António de Freitas, morador na rua, era um dos mais prósperos mas também um dos mais inconformados contra "as pessoas que se haviam intrometido no mester e se dedicavam à manufactura do chocolate sem terem qualquer preparação para o fazer…"

O protesto de António Ferreira, a que aderiram muitos mais profissionais, foi registado no escritório do tabelião Manuel José de Oliveira para depois ser entregue às autoridades e nele se diz, nomeadamente, que procuram defender " a maior perfeição, bondade e asseio das suas manufacturas para evitar que perigue a saúde dos povos…"

A Rua Chã, já nos nossos dias, também era conhecida pela rua dos barbeiros, tão numerosas eram as lojas destes profissionais que por ali havia.



O típico Café Royal

Na Rua Chã, os simpáticos restos de moradias, com semblante de setecentos, são reminiscências que evocam os tempos em que por ali viveram os Belezas de Andrade, ligados à Companhia Geral de Agricultura das Vinhas do Alto Douro; altas-dignidades da Igreja Portucalense; ricos comerciantes e artistas, que trabalharam nas obras da Sé e do mosteiro de S. Bento da Ave-Maria.
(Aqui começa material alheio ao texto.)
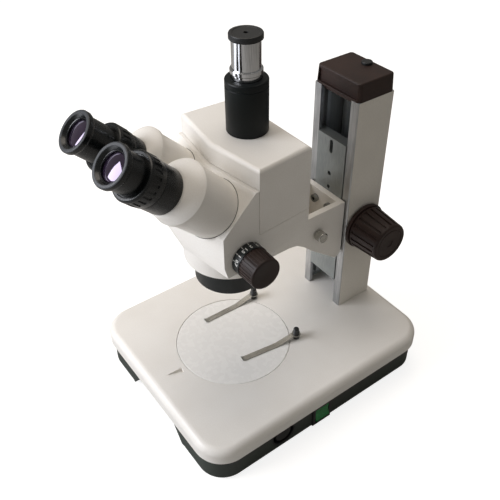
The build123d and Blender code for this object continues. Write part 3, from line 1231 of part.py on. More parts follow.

Nos baixos do melancólico e nobre solar dos Castros, mesmo em frente à antiga Viela da Cadeia, actual Travessa da Rua Chã, funcionou o mais emblemático café do sitio - o célebre Royal, que tantas vezes inspirou as cantigas dos ceguinhos. Não era um café espampanante com luzimento de espelhos, candelabros e outros atavios. Mas era um típico café do Porto, com aquele ambiente esfumado que, na época, caracterizava os estabelecimentos e aquele alegre vozear que não se entendia nem se deixava ouvir, tudo ilustrado pelas conversas dos últimos "graxas" personagens típicos dos cafés portuenses. O Royal finou-se tal como outros cafés o Saban, o Excelsior e o Sport. No seu lugar está agora a loja de um chinês, ou coisa por aí. Foram-se da rua os revoltosos, desapareceram os chocolateiros, levaram sumiço os barbeiros.